Fortunately, OLS does not only handle linear functions of the regressors. We can, for example, model test scores as a function of income and the square of income. The corresponding regression model is

\[TestScore_i = \beta_0 + \beta_1 \times income_i + \beta_2 \times income_i^2 + u_i,\] called a quadratic regression model. That is, \(income^2\) is treated as an additional explanatory variable. Hence, the quadratic model is a special case of a multivariate regression model. When fitting the model with lm() we have to use the ^ operator in conjunction with the function I() to add the quadratic term as an additional regressor to the argument formula. This is because the regression formula we pass to formula is converted to an object of the class formula. For objects of this class, the operators +, -, * and ^ have a nonarithmetic interpretation. I() ensures that they are used as arithmetical operators, see ?I,

# fit the quadratic Model
quadratic_model <- lm(score ~ income + I(income^2), data = CASchools)

# obtain the model summary
coeftest(quadratic_model, vcov. = vcovHC, type = "HC1")
#> 
#> t test of coefficients:
#> 
#>                Estimate  Std. Error  t value  Pr(>|t|)    
#> (Intercept) 607.3017435   2.9017544 209.2878 < 2.2e-16 ***
#> income        3.8509939   0.2680942  14.3643 < 2.2e-16 ***
#> I(income^2)  -0.0423084   0.0047803  -8.8505 < 2.2e-16 ***
#> ---
#> Signif. codes:  0 '***' 0.001 '**' 0.01 '*' 0.05 '.' 0.1 ' ' 1

The output tells us that the estimated regression function is

\[\widehat{TestScore}_i = \underset{(2.90)}{607.3} + \underset{(0.27)}{3.85} \times income_i - \underset{(0.0048)}{0.0423} \times income_i^2.\]

This model allows us to test the hypothesis that the relationship between test scores and district income is linear against the alternative that it is quadratic. This corresponds to testing

\[H_0: \beta_2 = 0 \ \ \text{vs.} \ \ H_1: \beta_2\neq0,\]

since \(\beta_2=0\) corresponds to a simple linear equation and \(\beta_2\neq0\) implies a quadratic relationship. We find that \(t=(\hat\beta_2 - 0)/SE(\hat\beta_2) = -0.0423/0.0048 = -8.81\) so the null is rejected at any common level of significance and we conclude that the relationship is nonlinear. This is consistent with the impression gained from the plot.
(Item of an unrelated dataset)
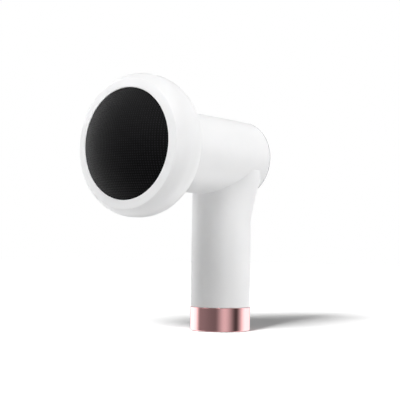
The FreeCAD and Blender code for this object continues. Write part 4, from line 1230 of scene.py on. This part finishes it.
@dataclass
class RearEnd:
    """The barrel's rear: satin nickel trim ring, cover, frosted light ring and power button."""

    trim_bore: float = 26.5
    trim_round: float = 0.5
    plate_front: float = -20.2
    skirt_end: float = -15.6
    skirt_radius: float = 26.6
    skirt_wall: float = 1.8
    cover_radius: float = 26.4
    cover_round: float = 0.5
    side_end: float = 0.05
    skirt_start: float = 0.2
    edge_chamfer: float = 0.15
    light_chamfer: float = 0.2
    light_bore: float = 8.3
    button_round: float = 1.2
    button_dish: float = 0.3
    dish_shares: tuple[float, ...] = (0.25, 0.5, 0.7, 0.85, 0.95)
    flange_radius: float = 9.6
    flange_back: float = -20.1
    flange_front: float = -19.1
    stem_radius: float = 2.0
    stem_end: float = -18.55

    def build(self) -> None:
        """Builds and dresses the four pieces."""
        dress(self._trim(), SATIN_NICKEL, ["rear_trim_ring"])
        dress(self._cover(), SATIN_ABS, ["rear_cover"])
        dress(self._light(), FROSTED_ACRYLIC, ["light_ring"])
        dress(self._button(), GLOSS_ABS, ["power_button"], Body.BUTTON)

    def _trim(self) -> bpy.types.Object:
        """A narrow satin nickel ring with a rounded outer edge.

        Returns:
            The ring.
        """
        rear, front, outside = LAYOUT.barrel_rear, LAYOUT.housing_rear, LAYOUT.barrel_radius
        return turned("rear_trim", Axis.BARREL, [
            (self.trim_bore, front),
            (self.trim_bore, rear + self.edge_chamfer),
            (self.trim_bore + self.edge_chamfer, rear),
            *rounded((self.trim_bore, rear), (outside, rear), (outside, front), self.trim_round, steps=6),
            (outside, front),
        ])

    def _cover(self) -> bpy.types.Object:
        """A shallow cup with a hole for the light ring.

        Returns:
            The cover.
        """
        rear, side_end = LAYOUT.barrel_rear, (self.cover_radius, LAYOUT.housing_rear + self.side_end)
        return turned("rear_cover_cup", Axis.BARREL, [
            (LAYOUT.light_radius, self.plate_front),
            (LAYOUT.light_radius, rear + self.edge_chamfer),
            (LAYOUT.light_radius + self.edge_chamfer, rear),
            *rounded((0, rear), (self.cover_radius, rear), side_end, self.cover_round, steps=6),
            side_end,
            (self.skirt_radius, LAYOUT.housing_rear + self.skirt_start),
            (self.skirt_radius, self.skirt_end),
            (self.skirt_radius - self.skirt_wall, self.skirt_end),
            (self.skirt_radius - self.skirt_wall, self.plate_front),
        ])

    def _light(self) -> bpy.types.Object:
        """The light guide between cover and button, softened at both edges.

        Returns:
            The light guide.
        """
        rear, chamfer = LAYOUT.barrel_rear, self.light_chamfer
        return turned("light_guide_ring", Axis.BARREL, [
            (self.light_bore, self.plate_front),
            (self.light_bore, rear + chamfer),
            (self.light_bore + chamfer, rear),
            (LAYOUT.light_radius - chamfer, rear),
            (LAYOUT.light_radius, rear + chamfer),
            (LAYOUT.light_radius, self.plate_front),
        ])

    def _button(self) -> bpy.types.Object:
        """A round push button with a dished face, a flange behind and a stem to the switch.

        Returns:
            The button.
        """
        radius, proud = LAYOUT.button_radius, LAYOUT.button_reach
        edge = radius - self.button_round
        face = [
            (edge * share, proud + self.button_dish * (1 - share**2)) for share in self.dish_shares
        ]
        return turned("power_button_cap", Axis.BARREL, [
            *face,
            *rounded((0, proud), (radius, proud), (radius, self.flange_back), self.button_round, steps=8),
            (radius, self.flange_back),
            (self.flange_radius, self.flange_back),
            (self.flange_radius, self.flange_front),
            (self.stem_radius, self.flange_front),
            (self.stem_radius, self.stem_end),
        ], End.FLAT, End.FLAT)


# ------------------------------------------------------------------ inside


@dataclass(frozen=True)
class Interior:
    """The CAD nodes that keep their shape, each with the finish of its material slot."""

    finishes: tuple[tuple[str, Finish], ...] = (
        ("inner_black", BLACK_NYLON),
        ("inner_natural", ACETAL),
        ("weight_steel", TURNED_STEEL),
        ("screw_steel", ZINC_PLATE),
        ("can_steel", DRAWN_CAN),
        ("magnet_ferrite", FERRITE),
        ("bush_bronze", BRONZE),
        ("contact_brass", BRASS),
        ("brush_carbon", CARBON),
        ("core_steel", LAMINATION),
        ("winding_copper", ENAMELLED_COPPER),
        ("shaft_steel", LAPPED_STEEL),
        ("bearing_steel", LAPPED_STEEL),
        ("plate_aluminium", MILLED_ALUMINIUM),
        ("board_green", SOLDER_MASK),
        ("chip_black", CHIP_EPOXY),
        ("lamp_clear", LAMP_EPOXY),
        ("cell_can", CELL_SLEEVE),
        ("strip_nickel", NICKEL_STRIP),
        ("socket_steel", DRAWN_CAN),
        ("lead_red", RED_PVC),
    )

    def dress(self) -> None:
        """Gives every CAD node that is still shown its finish."""
        finishes = dict(self.finishes)
        for name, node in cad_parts.items():
            if node.hide_render:
                continue
            finish = finishes[node.material_slots[0].material.name]
            node.material_slots[0].material = finish.material()
            LOG.info("%s: %s", name, finish.name)


# ------------------------------------------------------------------ studio


@dataclass(frozen=True)
class Glow:
    """How bright the surround is at one bearing, as reflections see it: 1 is plain white.

    A bearing is an angle from the camera's side of the object, positive to the camera's right.
    """

    bearing: float
    light: float


@dataclass(frozen=True)
class Softbox:
    """A square area lamp, placed to the right of, above and towards the camera from the object's foot.

    It shines at a height on the grip's axis. Reflections show it only when it is mirrored.
    """

    name: str
    right: float
    up: float
    near: float
    size: float
    watts: float
    aim_height: float = 0.1
    mirrored: bool = True


@dataclass
class Studio:
    """Camera, lamps, pale floor and the surround that shapes the reflections.

    Lengths are in metres and angles in radians, but a glow's bearing is in degrees and the lens in
    millimetres.
    """

    position: tuple[float, float, float] = (0.447, -0.582, 0.055)
    yaw: float = -0.677
    pitch: float = 0.057
    roll: float = 0.0145
    lens: float = 88.2
    sensor: float = 36.0
    clip_start: float = 0.01
    softboxes: tuple[Softbox, ...] = (
        Softbox("key_softbox", -0.3, 1.25, 1.0, 0.55, 12.0),
        Softbox("right_softbox", 1.35, 0.4, 0.35, 1.0, 12.5, mirrored=False),
        Softbox("left_softbox", -1.0, 1.1, 0.4, 0.7, 6.5),
        Softbox("rear_softbox", 0.3, 1.0, -1.2, 1.0, 6.0, mirrored=False),
    )
    floor_softbox: Softbox = Softbox("floor_softbox", -0.6, 1.0, 1.3, 0.45, 80.0, 0.0, mirrored=False)
    glows: tuple[Glow, ...] = (
        Glow(-180.0, 0.35),
        Glow(-135.0, 2.2),
        Glow(-112.0, 1.9),
        Glow(-82.0, 0.30),
        Glow(-20.0, 0.20),
        Glow(16.0, 0.86),
        Glow(62.0, 0.08),
        Glow(112.0, 1.9),
        Glow(135.0, 1.7),
        Glow(180.0, 0.35),
    )
    surround_radius: float = 1.6
    surround_low: float = -3.0
    surround_high: float = 1.6
    surround_sides: int = 96
    world_strength: float = 0.06
    floor_size: float = 12.0
    floor_shade: float = 0.6
    floor_bounce: float = 0.38
    floor_lift: float = 0.22
    floor_near: float = 0.1
    floor_far: float = 0.5

    @property
    def forward(self) -> Vector:
        """The camera's line of sight."""
        return Vector((
            math.sin(self.yaw) * math.cos(self.pitch), math.cos(self.yaw) * math.cos(self.pitch),
            math.sin(self.pitch),
        ))

    @property
    def level_right(self) -> Vector:
        """The level direction to the camera's right."""
        return Vector((math.cos(self.yaw), -math.sin(self.yaw), 0.0))

    def build(self) -> None:
        """Sets up camera, world, floor, lamps and surround."""
        bpy.context.scene.view_settings.view_transform = "Standard"
        self._camera()
        self._world()
        floor = self._floor()
        floor_only = bpy.data.collections.new("floor_only")
        all_but_floor = bpy.data.collections.new("all_but_floor")
        for receivers in (floor_only, all_but_floor):
            receivers.objects.link(floor)
        all_but_floor.collection_objects[0].light_linking.link_state = "EXCLUDE"
        for softbox in self.softboxes:
            self._lamp(softbox).light_linking.receiver_collection = all_but_floor
        self._lamp(self.floor_softbox).light_linking.receiver_collection = floor_only
        self._surround()

    def _camera(self) -> None:
        """Adds the camera and makes it the scene's."""
        across = self.level_right
        up = across.cross(self.forward)
        right = across * math.cos(self.roll) + up * math.sin(self.roll)
        above = up * math.cos(self.roll) - across * math.sin(self.roll)
        data = bpy.data.cameras.new("camera")
        data.lens, data.sensor_width, data.clip_start = self.lens, self.sensor, self.clip_start
        camera = bpy.data.objects.new("camera", data)
        camera.matrix_world = (
            Matrix.Translation(self.position)
            @ Matrix((right, above, -self.forward)).transposed().to_4x4()
        )
        bpy.context.scene.collection.objects.link(camera)
        bpy.context.scene.camera = camera

    def _seen_directly(self, tree: bpy.types.NodeTree) -> bpy.types.NodeSocket:
        """Tells a surface that is looked at from one that only lights.

        Args:
            tree: the surface's node tree.

        Returns:
            1 for the camera, a reflection or a clear material, and 0 for soft light.
        """
        path = add_node(tree, "ShaderNodeLightPath", {})
        seen = path.outputs["Is Camera Ray"]
        for ray in ("Is Glossy Ray", "Is Transmission Ray"):
            seen = add_node(
                tree, "ShaderNodeMath", {0: seen, 1: path.outputs[ray]}, operation="MAXIMUM"
            ).outputs[0]
        return seen

    def _world(self) -> None:
        """A white surround that lights softly and is seen as plain white."""
        world = bpy.data.worlds.new("surround")
        bpy.context.scene.world = world
        world.use_nodes = True
        tree = world.node_tree
        strength = add_node(
            tree, "ShaderNodeMapRange",
            {"Value": self._seen_directly(tree), "To Min": self.world_strength, "To Max": 1.0},
        )
        background = tree.nodes["Background"]
        background.inputs["Color"].default_value = (1.0, 1.0, 1.0, 1.0)
        tree.links.new(strength.outputs[0], background.inputs["Strength"])

    def _floor(self) -> bpy.types.Object:
        """A wide pale floor that keeps the object's shadow and fades into the white surround.

        Returns:
            The floor.
        """
        floor = add_shape("floor", bpy.ops.mesh.primitive_plane_add, size=self.floor_size)
        made = new_material("white_paper_sweep")
        tree = made.node_tree
        shader = tree.nodes["Principled BSDF"]
        shader.inputs["Roughness"].default_value = 1.0
        shader.inputs["Specular IOR Level"].default_value = 0.0
        shader.inputs["Emission Color"].default_value = (1.0, 1.0, 1.0, 1.0)
        direct = self._seen_directly(tree)
        shade = add_node(
            tree, "ShaderNodeMapRange",
            {"Value": direct, "To Min": self.floor_bounce, "To Max": self.floor_shade},
        )
        tree.links.new(shade.outputs[0], shader.inputs["Base Color"])
        place = add_node(tree, "ShaderNodeTexCoord", {}).outputs["Object"]
        away = add_node(tree, "ShaderNodeVectorMath", {0: place}, operation="LENGTH")
        lift = add_node(
            tree, "ShaderNodeMapRange",
            {"Value": away.outputs["Value"], "From Min": self.floor_near, "From Max": self.floor_far,
             "To Min": self.floor_lift},
            interpolation_type="SMOOTHSTEP",
        )
        seen = add_node(tree, "ShaderNodeMath", {0: direct, 1: lift.outputs[0]}, operation="MULTIPLY")
        tree.links.new(seen.outputs[0], shader.inputs["Emission Strength"])
        floor.data.materials.append(made)
        floor.visible_glossy = False
        return floor

    def _lamp(self, softbox: Softbox) -> bpy.types.Object:
        """Adds one area lamp, turned towards the object.

        Args:
            softbox: the lamp's place, size and power.

        Returns:
            The lamp.
        """
        data = bpy.data.lights.new(softbox.name, "AREA")
        data.shape, data.size, data.energy = "SQUARE", softbox.size, softbox.watts
        lamp = bpy.data.objects.new(softbox.name, data)
        level_forward = self.forward.cross(Vector((0, 0, 1))).cross(Vector((0, 0, -1))).normalized()
        place = self.level_right * softbox.right + Vector((0, 0, softbox.up)) - level_forward * softbox.near
        aim = Vector((0, 0, softbox.aim_height)) - place
        turn = aim.to_track_quat("-Z", "Y").to_matrix().to_4x4()
        lamp.visible_glossy = softbox.mirrored
        lamp.matrix_world = Matrix.Translation(place) @ turn
        bpy.context.scene.collection.objects.link(lamp)
        return lamp

    def _surround(self) -> None:
        """Adds an upright drum of light and dark that only reflections see, brighter at some bearings."""
        toward = math.atan2(-self.forward.y, -self.forward.x)
        drum = add_shape(
            "surround_drum", bpy.ops.mesh.primitive_cylinder_add,
            vertices=self.surround_sides,
            radius=self.surround_radius,
            depth=self.surround_high - self.surround_low,
            end_fill_type="NOTHING",
            location=(0.0, 0.0, (self.surround_high + self.surround_low) / 2),
            rotation=(0.0, 0.0, toward),
        )
        made = new_material("surround_light")
        tree = made.node_tree
        tree.nodes.remove(tree.nodes["Principled BSDF"])
        place = add_node(tree, "ShaderNodeTexCoord", {}).outputs["Object"]
        apart = add_node(tree, "ShaderNodeSeparateXYZ", {0: place})
        bearing = add_node(
            tree, "ShaderNodeMath", {0: apart.outputs["Y"], 1: apart.outputs["X"]}, operation="ARCTAN2"
        )
        share = add_node(
            tree, "ShaderNodeMapRange",
            {"Value": bearing.outputs[0], "From Min": -math.pi, "From Max": math.pi},
        )
        ramp = add_node(tree, "ShaderNodeValToRGB", {"Fac": share.outputs[0]})
        brightest = max(glow.light for glow in self.glows)
        ramp.color_ramp.interpolation = "EASE"
        while len(ramp.color_ramp.elements) < len(self.glows):
            ramp.color_ramp.elements.new(0.5)
        for stop, glow in zip(ramp.color_ramp.elements, self.glows):
            stop.position = (glow.bearing + 180.0) / 360.0
            stop.color = (*[glow.light / brightest] * 3, 1.0)
        light = add_node(
            tree, "ShaderNodeEmission", {"Color": ramp.outputs["Color"], "Strength": brightest}
        )
        tree.links.new(light.outputs[0], tree.nodes["Material Output"].inputs["Surface"])
        drum.data.materials.append(made)
        for sight in ("camera", "diffuse", "transmission", "volume_scatter", "shadow"):
            setattr(drum, f"visible_{sight}", False)


# ------------------------------------------------------------------ making


def main() -> None:
    """Builds the studio, then each sub-assembly."""
    logging.basicConfig(level=logging.INFO, format="%(name)s %(message)s")
    Studio().build()
    for assembly in (Housing(), Foot(), Head(), Pad(), RearEnd()):
        LOG.info("%s", type(assembly).__name__)
        assembly.build()
    Interior().dress()


if __name__ == "__main__":
    main()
We now draw the same scatter plot as for the linear model and add the regression line for the quadratic model. Because abline() can only draw straight lines, it cannot be used here. lines() is a function which allows to draw nonstraight lines, see ?lines. The most basic call of lines() is lines(x_values, y_values) where x_values and y_values are vectors of the same length that provide coordinates of the points to be sequentially connected by a line. This makes it necessary to sort the coordinate pairs according to the X-values. Here we use the function order() to sort the fitted values of score according to the observations of income.

# draw a scatterplot of the observations for income and test score
plot(CASchools$income, CASchools$score,
     col  = "steelblue",
     pch = 20,
     xlab = "District Income (thousands of dollars)",
     ylab = "Test Score",
     main = "Estimated Linear and Quadratic Regression Functions")

# add a linear function to the plot
abline(linear_model, col = "green", lwd = 2)

# add quatratic function to the plot
order_id <- order(CASchools$income)

lines(x = CASchools$income[order_id], 
      y = fitted(quadratic_model)[order_id],
      col = "red", 
      lwd = 2) 
legend("bottomright",legend=c("Linear Line","Quadratic Line"),
       lwd=2,col=c("green","red"))

We see that the quadratic function does fit the data much better than the linear function.